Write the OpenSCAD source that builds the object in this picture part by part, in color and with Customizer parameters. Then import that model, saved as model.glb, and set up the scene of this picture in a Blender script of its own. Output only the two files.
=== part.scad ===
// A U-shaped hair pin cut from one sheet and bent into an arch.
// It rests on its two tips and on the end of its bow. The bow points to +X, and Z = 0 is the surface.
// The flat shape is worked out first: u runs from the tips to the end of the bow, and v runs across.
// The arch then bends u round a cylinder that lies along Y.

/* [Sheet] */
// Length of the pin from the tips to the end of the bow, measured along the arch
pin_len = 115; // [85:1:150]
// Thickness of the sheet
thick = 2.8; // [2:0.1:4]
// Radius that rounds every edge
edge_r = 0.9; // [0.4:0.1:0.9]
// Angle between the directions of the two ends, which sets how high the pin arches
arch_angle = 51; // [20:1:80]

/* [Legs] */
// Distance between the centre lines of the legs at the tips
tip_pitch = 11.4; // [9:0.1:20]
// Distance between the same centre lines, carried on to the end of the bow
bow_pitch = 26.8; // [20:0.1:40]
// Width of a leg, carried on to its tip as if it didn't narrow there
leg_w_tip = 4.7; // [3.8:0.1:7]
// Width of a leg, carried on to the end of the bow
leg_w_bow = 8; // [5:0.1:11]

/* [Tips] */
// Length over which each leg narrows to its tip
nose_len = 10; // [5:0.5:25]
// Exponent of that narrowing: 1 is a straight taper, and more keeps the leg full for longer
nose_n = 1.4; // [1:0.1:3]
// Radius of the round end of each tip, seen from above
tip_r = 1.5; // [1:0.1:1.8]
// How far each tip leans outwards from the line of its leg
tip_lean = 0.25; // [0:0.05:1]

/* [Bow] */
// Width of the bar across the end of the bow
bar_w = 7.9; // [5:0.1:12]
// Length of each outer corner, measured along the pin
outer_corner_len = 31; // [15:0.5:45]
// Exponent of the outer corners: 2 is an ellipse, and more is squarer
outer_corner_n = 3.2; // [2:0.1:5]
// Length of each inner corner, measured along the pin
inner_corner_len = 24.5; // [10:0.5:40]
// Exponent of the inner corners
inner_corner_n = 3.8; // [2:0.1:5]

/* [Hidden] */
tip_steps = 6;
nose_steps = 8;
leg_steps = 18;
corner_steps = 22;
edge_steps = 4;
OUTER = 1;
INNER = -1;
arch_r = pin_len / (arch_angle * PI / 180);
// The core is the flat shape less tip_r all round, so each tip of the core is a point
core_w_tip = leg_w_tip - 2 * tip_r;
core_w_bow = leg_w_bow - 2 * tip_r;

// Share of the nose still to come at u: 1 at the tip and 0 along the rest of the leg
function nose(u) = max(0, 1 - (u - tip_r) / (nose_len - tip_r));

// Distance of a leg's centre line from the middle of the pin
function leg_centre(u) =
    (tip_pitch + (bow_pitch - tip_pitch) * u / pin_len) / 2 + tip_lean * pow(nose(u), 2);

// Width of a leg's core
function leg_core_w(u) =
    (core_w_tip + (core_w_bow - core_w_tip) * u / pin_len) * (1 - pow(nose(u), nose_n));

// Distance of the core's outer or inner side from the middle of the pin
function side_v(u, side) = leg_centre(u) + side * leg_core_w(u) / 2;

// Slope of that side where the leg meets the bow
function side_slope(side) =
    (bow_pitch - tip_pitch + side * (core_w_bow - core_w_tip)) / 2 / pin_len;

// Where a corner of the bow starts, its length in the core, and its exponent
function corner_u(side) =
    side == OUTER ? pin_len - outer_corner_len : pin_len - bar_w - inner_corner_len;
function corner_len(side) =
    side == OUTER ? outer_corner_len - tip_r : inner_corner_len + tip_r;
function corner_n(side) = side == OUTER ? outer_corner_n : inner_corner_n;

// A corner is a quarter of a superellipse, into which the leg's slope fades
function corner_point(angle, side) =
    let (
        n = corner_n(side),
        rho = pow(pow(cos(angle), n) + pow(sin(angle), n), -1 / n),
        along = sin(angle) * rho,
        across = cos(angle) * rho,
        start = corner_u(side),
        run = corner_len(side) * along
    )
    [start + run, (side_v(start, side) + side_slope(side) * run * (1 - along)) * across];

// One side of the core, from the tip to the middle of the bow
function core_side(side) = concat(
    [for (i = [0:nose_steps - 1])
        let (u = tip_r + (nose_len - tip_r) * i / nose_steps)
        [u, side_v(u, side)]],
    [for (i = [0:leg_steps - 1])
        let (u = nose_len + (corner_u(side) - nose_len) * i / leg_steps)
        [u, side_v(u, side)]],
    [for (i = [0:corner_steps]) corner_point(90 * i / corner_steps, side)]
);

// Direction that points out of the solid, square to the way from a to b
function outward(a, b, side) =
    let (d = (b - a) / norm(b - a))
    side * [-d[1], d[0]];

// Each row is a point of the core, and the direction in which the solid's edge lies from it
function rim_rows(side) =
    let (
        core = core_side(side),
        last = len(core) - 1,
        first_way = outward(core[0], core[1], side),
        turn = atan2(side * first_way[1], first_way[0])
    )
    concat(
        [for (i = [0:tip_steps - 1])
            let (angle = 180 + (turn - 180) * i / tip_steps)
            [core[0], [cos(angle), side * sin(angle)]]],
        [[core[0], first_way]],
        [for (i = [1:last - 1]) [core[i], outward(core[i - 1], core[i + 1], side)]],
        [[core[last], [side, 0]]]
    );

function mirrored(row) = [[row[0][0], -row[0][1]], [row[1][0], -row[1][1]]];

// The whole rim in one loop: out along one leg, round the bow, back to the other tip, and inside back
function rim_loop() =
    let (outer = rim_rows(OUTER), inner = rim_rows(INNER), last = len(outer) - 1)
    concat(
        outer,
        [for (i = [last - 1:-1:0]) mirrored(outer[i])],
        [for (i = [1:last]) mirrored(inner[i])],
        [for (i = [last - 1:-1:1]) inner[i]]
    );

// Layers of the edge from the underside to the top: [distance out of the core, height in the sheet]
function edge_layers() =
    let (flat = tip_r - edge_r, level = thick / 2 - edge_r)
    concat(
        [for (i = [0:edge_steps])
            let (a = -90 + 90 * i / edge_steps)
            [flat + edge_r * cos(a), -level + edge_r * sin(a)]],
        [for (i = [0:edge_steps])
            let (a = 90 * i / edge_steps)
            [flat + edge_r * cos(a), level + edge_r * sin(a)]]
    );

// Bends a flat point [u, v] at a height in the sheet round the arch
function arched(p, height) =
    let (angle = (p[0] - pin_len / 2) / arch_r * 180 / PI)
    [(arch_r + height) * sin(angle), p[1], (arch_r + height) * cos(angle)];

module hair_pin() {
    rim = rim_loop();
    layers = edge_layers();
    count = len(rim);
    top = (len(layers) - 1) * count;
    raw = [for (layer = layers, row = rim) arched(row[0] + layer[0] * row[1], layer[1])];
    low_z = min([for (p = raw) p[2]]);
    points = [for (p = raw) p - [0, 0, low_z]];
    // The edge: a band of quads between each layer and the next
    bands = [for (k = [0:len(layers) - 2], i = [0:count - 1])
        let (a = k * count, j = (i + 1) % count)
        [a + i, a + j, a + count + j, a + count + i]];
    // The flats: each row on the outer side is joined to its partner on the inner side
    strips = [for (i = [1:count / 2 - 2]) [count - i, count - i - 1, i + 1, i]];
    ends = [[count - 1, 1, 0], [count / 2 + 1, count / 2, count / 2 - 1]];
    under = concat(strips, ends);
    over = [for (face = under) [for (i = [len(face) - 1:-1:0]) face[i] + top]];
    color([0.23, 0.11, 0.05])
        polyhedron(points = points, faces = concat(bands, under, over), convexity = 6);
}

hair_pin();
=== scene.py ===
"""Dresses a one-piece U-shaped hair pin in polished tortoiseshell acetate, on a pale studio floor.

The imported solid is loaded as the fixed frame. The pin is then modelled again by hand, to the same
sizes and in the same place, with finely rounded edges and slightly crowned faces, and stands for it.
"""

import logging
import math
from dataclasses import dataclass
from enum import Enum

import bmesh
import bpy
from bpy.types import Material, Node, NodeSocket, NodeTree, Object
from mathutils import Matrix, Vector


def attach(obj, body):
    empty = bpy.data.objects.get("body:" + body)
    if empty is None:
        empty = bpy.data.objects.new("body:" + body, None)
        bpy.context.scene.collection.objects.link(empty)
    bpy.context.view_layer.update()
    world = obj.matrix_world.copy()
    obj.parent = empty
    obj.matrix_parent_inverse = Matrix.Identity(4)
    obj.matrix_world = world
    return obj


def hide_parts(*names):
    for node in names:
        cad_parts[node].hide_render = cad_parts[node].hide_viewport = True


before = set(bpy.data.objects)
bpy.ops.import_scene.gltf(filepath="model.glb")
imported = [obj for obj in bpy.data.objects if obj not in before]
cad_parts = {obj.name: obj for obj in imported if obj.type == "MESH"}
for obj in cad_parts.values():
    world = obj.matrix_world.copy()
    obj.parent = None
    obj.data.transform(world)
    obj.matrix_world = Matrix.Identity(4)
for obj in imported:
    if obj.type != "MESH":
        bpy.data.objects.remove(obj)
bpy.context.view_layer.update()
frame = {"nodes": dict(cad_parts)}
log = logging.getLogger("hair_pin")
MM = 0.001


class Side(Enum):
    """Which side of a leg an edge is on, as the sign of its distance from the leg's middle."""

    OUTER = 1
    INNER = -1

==

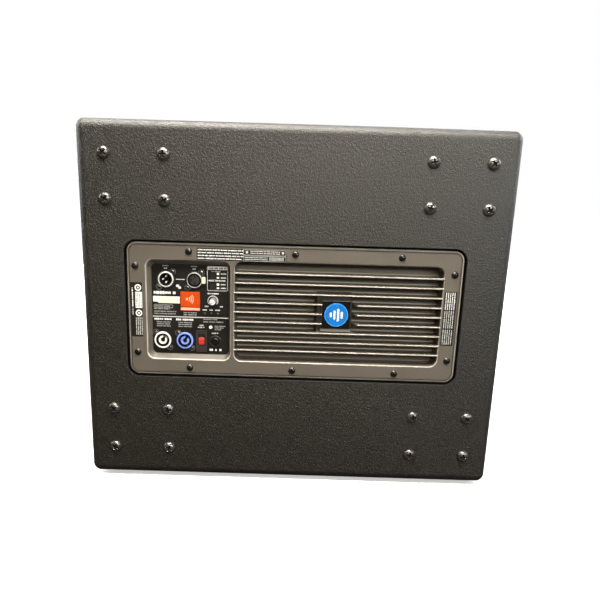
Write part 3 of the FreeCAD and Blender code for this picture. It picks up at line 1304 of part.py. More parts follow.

*TASK INSTRUCTIONS*
The lines to return run from the one containing "under = concat(strips, ends);" down to the one containing "in imported if"; give them exactly, both included, and no others.

*TASK SOLUTION*
    under = concat(strips, ends);
    over = [for (face = under) [for (i = [len(face) - 1:-1:0]) face[i] + top]];
    color([0.23, 0.11, 0.05])
        polyhedron(points = points, faces = concat(bands, under, over), convexity = 6);
}

hair_pin();
=== scene.py ===
"""Dresses a one-piece U-shaped hair pin in polished tortoiseshell acetate, on a pale studio floor.

The imported solid is loaded as the fixed frame. The pin is then modelled again by hand, to the same
sizes and in the same place, with finely rounded edges and slightly crowned faces, and stands for it.
"""

import logging
import math
from dataclasses import dataclass
from enum import Enum

import bmesh
import bpy
from bpy.types import Material, Node, NodeSocket, NodeTree, Object
from mathutils import Matrix, Vector


def attach(obj, body):
    empty = bpy.data.objects.get("body:" + body)
    if empty is None:
        empty = bpy.data.objects.new("body:" + body, None)
        bpy.context.scene.collection.objects.link(empty)
    bpy.context.view_layer.update()
    world = obj.matrix_world.copy()
    obj.parent = empty
    obj.matrix_parent_inverse = Matrix.Identity(4)
    obj.matrix_world = world
    return obj


def hide_parts(*names):
    for node in names:
        cad_parts[node].hide_render = cad_parts[node].hide_viewport = True


before = set(bpy.data.objects)
bpy.ops.import_scene.gltf(filepath="model.glb")
imported = [obj for obj in bpy.data.objects if obj not in before]
cad_parts = {obj.name: obj for obj in imported if obj.type == "MESH"}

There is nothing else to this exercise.